Brodsky talks about Akhmatova

Learn Russian. (Get started now and you'll be up to speed when Natalia comes back in September!) I have often been sorely tempted but I just don't know how I'd fit it in with everything else... there are human limits, after all.

But even if you don't learn Russian - and God knows I have given it the old college try, but I think it might be easier if you have someone to practice it on - do watch this video anyway. First of all, Brodsky sounds beautiful. Russian is a beautiful, musical language, with all its complicated vowels, and it is so densely meaningful that the meaning comes over even if you haven't a clue what's going on. I once cried listening to someone read Eugene Onegin in the original. In a bookshop.

Secondly, this interview contains both video and audio of Akhmatova herself and it is absolutely amazing. There's a picture of her with the (very young, smiling, adorable) Brodsky that is heartbreaking.

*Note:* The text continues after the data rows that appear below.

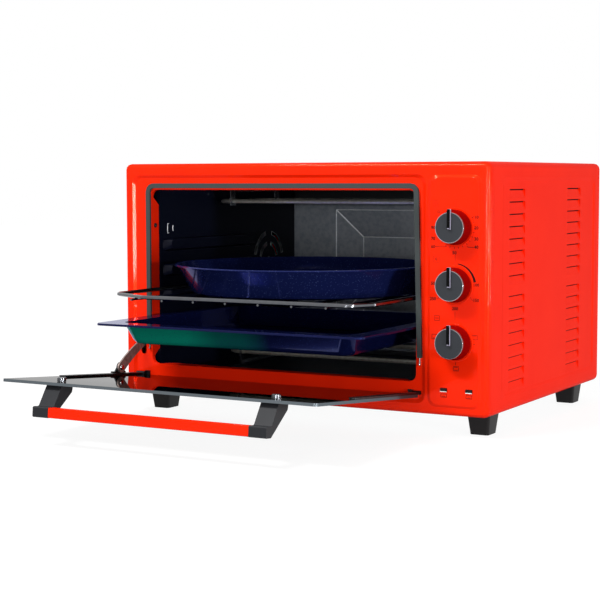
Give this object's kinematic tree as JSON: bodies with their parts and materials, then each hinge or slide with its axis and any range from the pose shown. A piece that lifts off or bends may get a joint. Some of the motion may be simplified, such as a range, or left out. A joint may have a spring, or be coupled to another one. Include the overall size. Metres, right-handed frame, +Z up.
{
  "type": "countertop electric oven",
  "caption": "Countertop electric oven, door open, with a drop-down glass door, control knobs, fan, wire rack, baking tray and round dish.",
  "frame": {"origin": "on the worktop below the middle of the whole object as pictured, so at the centre of the bounding box's base", "axes": "+X to the right seen from the front, +Y to the back, +Z up; the door opens towards -Y"},
  "size_m": [0.585, 0.7772, 0.37],
  "materials": {
    "body_paint": "glossy orange-red baked enamel paint on pressed steel",
    "bar_paint": "glossy red painted metal tube",
    "plated_steel": "zinc-plated steel sheet, dull",
    "hinge_steel": "dark pressed steel",
    "arm_steel": "brownish grey pressed steel, smooth",
    "bright_steel": "bright nickel-plated steel",
    "rack_wire": "chrome-plated steel wire",
    "heater_sheath": "stainless heater sheath, satin",
    "cavity_enamel": "dark vitreous enamel on steel, glossy",
    "ware_enamel": "dark blue speckled vitreous enamel, glossy",
    "door_glass": "dark tempered glass, polished",
    "gasket": "grey-green braided glass-fibre seal",
    "black_plastic": "dark grey moulded phenolic, satin",
    "knob_plastic": "red moulded plastic, semi-gloss",
    "knob_face": "dark grey lacquered face with a bright turned edge",
    "lamp_lens": "dark red clear lens",
    "control_moulding": "off-white moulded thermoset"
  },
  "bodies": {
    "cabinet": {"front_frame": "body_paint", "outer_cover": "body_paint", "base_plate": "plated_steel", "rear_cover": "plated_steel", "cable_gland": "black_plastic", "foot_front_left": "black_plastic", "foot_front_right": "black_plastic", "foot_rear_left": "black_plastic", "foot_rear_right": "black_plastic", "door_gasket": "gasket", "gasket_hook_left": "bright_steel", "gasket_hook_right": "bright_steel", "hinge_lug_left": "hinge_steel", "hinge_lug_right": "hinge_steel", "cavity_left_wall": "cavity_enamel", "cavity_right_wall": "cavity_enamel", "cavity_ceiling": "cavity_enamel", "cavity_floor": "cavity_enamel", "cavity_back": "cavity_enamel", "upper_heater": "heater_sheath", "lower_heater": "heater_sheath", "upper_heater_clip": "bright_steel", "lower_heater_clip": "bright_steel", "convection_motor": "hinge_steel", "control_chassis": "plated_steel", "timer_unit": "plated_steel", "thermostat_unit": "control_moulding", "mode_switch_unit": "control_moulding", "terminal_block": "control_moulding", "pilot_lamp_left": "lamp_lens", "pilot_lamp_right": "lamp_lens"},
    "door": {"door_glass": "door_glass", "hinge_bar_left": "hinge_steel", "hinge_bar_right": "hinge_steel", "arm_ear": "hinge_steel", "arm_rivet": "bright_steel", "handle_bracket_left": "black_plastic", "handle_bracket_right": "black_plastic", "handle_bush_left": "bright_steel", "handle_bush_right": "bright_steel", "handle_bar": "bar_paint"},
    "arm": {"door_arm": "arm_steel"},
    "rack": {"wire_rack": "rack_wire", "round_dish": "ware_enamel"},
    "tray": {"baking_tray": "ware_enamel"},
    "timer_control": {"timer_shaft": "bright_steel", "timer_knob": "knob_plastic", "timer_knob_cap": "knob_face"},
    "thermostat_control": {"thermostat_shaft": "bright_steel", "thermostat_knob": "knob_plastic", "thermostat_knob_cap": "knob_face"},
    "mode_control": {"mode_shaft": "bright_steel", "mode_knob": "knob_plastic", "mode_knob_cap": "knob_face"},
    "fan": {"fan_wheel": "plated_steel"}
  },
  "joints": [
    {"name": "door_hinge", "type": "hinge", "parent": "cabinet", "child": "door", "pos_m": [-0.045, -0.07374, 0.0589], "axis": [-1, 0, 0], "range_deg": [0, 85]},
    {"name": "arm_pivot", "type": "hinge", "parent": "door", "child": "arm", "pos_m": [-0.26345, -0.12544, 0.07256], "axis": [-1, 0, 0], "range_deg": [-66, 0]},
    {"name": "rack_slide", "type": "slide", "parent": "cabinet", "child": "rack", "axis": [0, 1, 0], "range_m": [0, 0.15]},
    {"name": "tray_slide", "type": "slide", "parent": "cabinet", "child": "tray", "axis": [0, 1, 0], "range_m": [0, 0.19]},
    {"name": "timer_turn", "type": "hinge", "parent": "cabinet", "child": "timer_control", "pos_m": [0.2445, -0.08364, 0.283], "axis": [0, 1, 0], "range_deg": [0, 300]},
    {"name": "thermostat_turn", "type": "hinge", "parent": "cabinet", "child": "thermostat_control", "pos_m": [0.2445, -0.08364, 0.2063], "axis": [0, 1, 0], "range_deg": [0, 270]},
    {"name": "mode_turn", "type": "hinge", "parent": "cabinet", "child": "mode_control", "pos_m": [0.2445, -0.08364, 0.1296], "axis": [0, 1, 0], "range_deg": [0, 270]},
    {"name": "fan_spin", "type": "hinge", "parent": "cabinet", "child": "fan", "pos_m": [-0.258, 0.27136, 0.213], "axis": [1, 0, 0], "continuous": true}
  ],
  "couplings": [
    {"joint": "arm_pivot", "follows": "door_hinge", "ratio": -0.77},
    {"joint": "rack_slide", "follows": "door_hinge", "m_per_rad": 0.1},
    {"joint": "tray_slide", "follows": "door_hinge", "m_per_rad": 0.128}
  ]
}
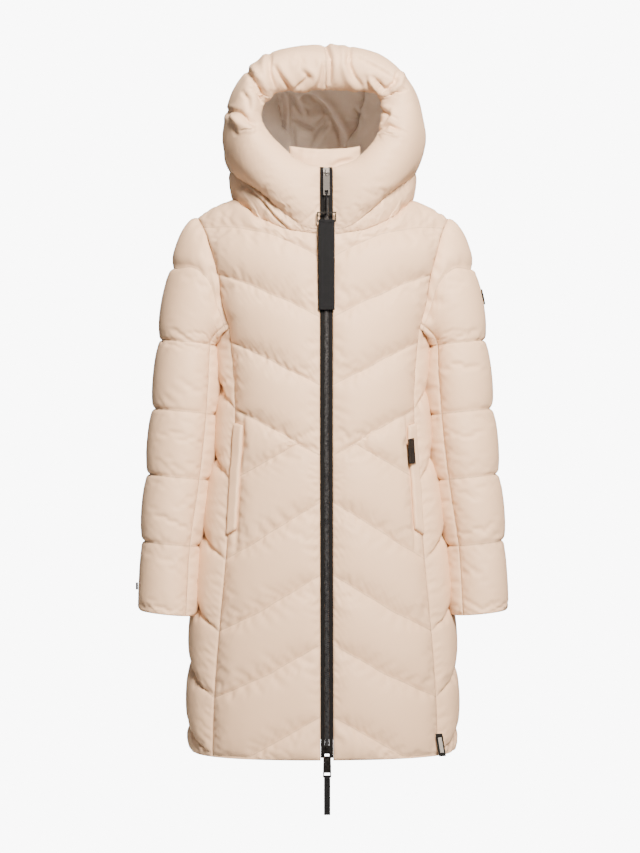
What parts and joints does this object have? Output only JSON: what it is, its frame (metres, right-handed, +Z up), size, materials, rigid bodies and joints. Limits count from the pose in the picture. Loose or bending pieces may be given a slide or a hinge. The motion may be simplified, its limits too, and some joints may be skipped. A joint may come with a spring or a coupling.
{
  "type": "hooded long puffer coat, filled out as worn",
  "caption": "Knee-length quilted puffer coat with a deep padded hood, two-way front zip with pull strap, welt pockets and long sleeves, standing open and hollow as worn.",
  "frame": {"origin": "middle of the neck base, level with the shoulder points, where a wearer's neck comes through", "axes": "+Z up, +X towards the wearer's left, -Y the front with the zip"},
  "size_m": [0.5917, 0.3149, 1.206],
  "materials": {
    "shell_cloth": "soft matt woven shell, warm beige, padded",
    "lining_cloth": "the same woven cloth inside the hood, in shade",
    "zip_tape": "black woven zip tape",
    "zip_chain": "black moulded or coiled zip teeth",
    "zip_metal": "black lacquered zinc",
    "pull_metal": "dark gunmetal plating",
    "webbing": "charcoal woven webbing and cord",
    "label_cloth": "black woven label, bare"
  },
  "bodies": {
    "coat": {"back": "shell_cloth", "collar_left": "shell_cloth", "collar_right": "shell_cloth", "cuff_tab": "label_cloth", "front_left": "shell_cloth", "front_right": "shell_cloth", "hem_label": "label_cloth", "hood_band_left": "shell_cloth", "hood_band_right": "shell_cloth", "hood_centre": "shell_cloth", "hood_lining_centre": "lining_cloth", "hood_lining_left": "lining_cloth", "hood_lining_right": "lining_cloth", "hood_side_left": "shell_cloth", "hood_side_right": "shell_cloth", "inner_collar": "lining_cloth", "pocket_label": "label_cloth", "pocket_welt_left": "shell_cloth", "pocket_welt_right": "shell_cloth", "side_left": "shell_cloth", "side_right": "shell_cloth", "sleeve_badge": "label_cloth", "sleeve_left_under": "shell_cloth", "sleeve_left_upper": "shell_cloth", "sleeve_right_under": "shell_cloth", "sleeve_right_upper": "shell_cloth", "zip_chain": "zip_chain", "zip_slider_bottom": "zip_metal", "zip_slider_top": "zip_metal", "zip_tape_left": "zip_tape", "zip_tape_right": "zip_tape"},
    "top_pull": {"pull_tab_top": "pull_metal", "pull_cord": "webbing"},
    "strap_pull": {"pull_ring": "pull_metal", "pull_strap": "webbing"},
    "bottom_pull": {"pull_tab_bottom": "zip_metal", "pull_strap_bottom": "webbing"}
  },
  "joints": [
    {"name": "top_pull_hinge", "type": "hinge", "parent": "coat", "child": "top_pull", "pos_m": [0, -0.12785, 0.03525], "axis": [-1, 0, 0], "range_deg": [0, 80]},
    {"name": "strap_hinge", "type": "hinge", "parent": "top_pull", "child": "strap_pull", "pos_m": [0, -0.1351, -0.02786], "axis": [-1, 0, 0], "range_deg": [0, 70]},
    {"name": "bottom_pull_hinge", "type": "hinge", "parent": "coat", "child": "bottom_pull", "pos_m": [0, -0.15382, -0.8621], "axis": [-1, 0, 0], "range_deg": [0, 90]}
  ]
}
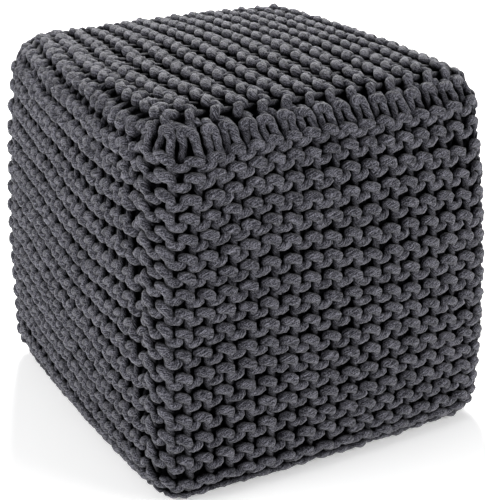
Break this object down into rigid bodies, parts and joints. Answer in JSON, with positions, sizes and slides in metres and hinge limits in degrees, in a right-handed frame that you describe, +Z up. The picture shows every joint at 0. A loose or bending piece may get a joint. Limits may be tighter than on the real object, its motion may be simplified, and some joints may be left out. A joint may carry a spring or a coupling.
{
  "type": "knitted pouf",
  "caption": "Cube-shaped filled floor pouf with a garter-stitch cover knitted in thick charcoal cotton cord, ribbed on every side and flat underneath.",
  "frame": {"origin": "middle of the flat base, on the surface the pouf stands on", "axes": "+Z up, -Y out of the front panel, +X to the right of it; the pouf is slightly deeper along Y than it is wide along X"},
  "size_m": [0.426, 0.46, 0.4079],
  "materials": {
    "charcoal_cotton_cord": "matt, soft and slightly fuzzy thick cotton cord"
  },
  "bodies": {
    "root": {"knitted_pouf": "charcoal_cotton_cord"}
  },
  "joints": []
}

I set out, by the way, to write about WS Merwin, whose new Selected Poems (Bloodaxe) I'm reading (and in fact reviewing). But there were only two videos of Merwin, and in the one where he's reading his own work you can barely see or hear him, so that wasn't much use. Nothing ever being in vain, however, I found this other treasure - a rather Merwinian approach if I do say so. So all's not lost, & I'm sure there'll be some Merwin to follow. I'm really enjoying him (oddly, he's sort of like the antithesis of Russian).

Saturday, 3 February 2007

one girl and her favourite poet














"Sometime in the late 1970s, as an impressionable teenager in love with Pound and Eliot, I came across an interview with Joseph Brodsky in which he said he had learned English by translating William Shakespeare and John Donne. At the time this impressed me almost literally as a command to spend a summer at my Russian uncle’s dining room table in upstate New York, surrounded by bilingual editions—Aleksandr Blok, Vladimir Mayakovsky, Anna Akhmatova—and a huge red-and-white dictionary, learning rudimentary poetic Russian while my cousins were all at the pool listening to the Grateful Dead. At the time I learned the structure of a new language, and my own ways of parsing meaning. In the years that followed, when I had myself (admittedly through a kind of choice) left my country of birth and started to assemble an intellectual identity, I learned a lot more from this poet who lived out his exile so near my home..."

Read the rest in the Contemporary Poetry Review.

Of course, now it's out I can only see the things I didn't say, and the things I should have thought through better! But for better or worse there it is.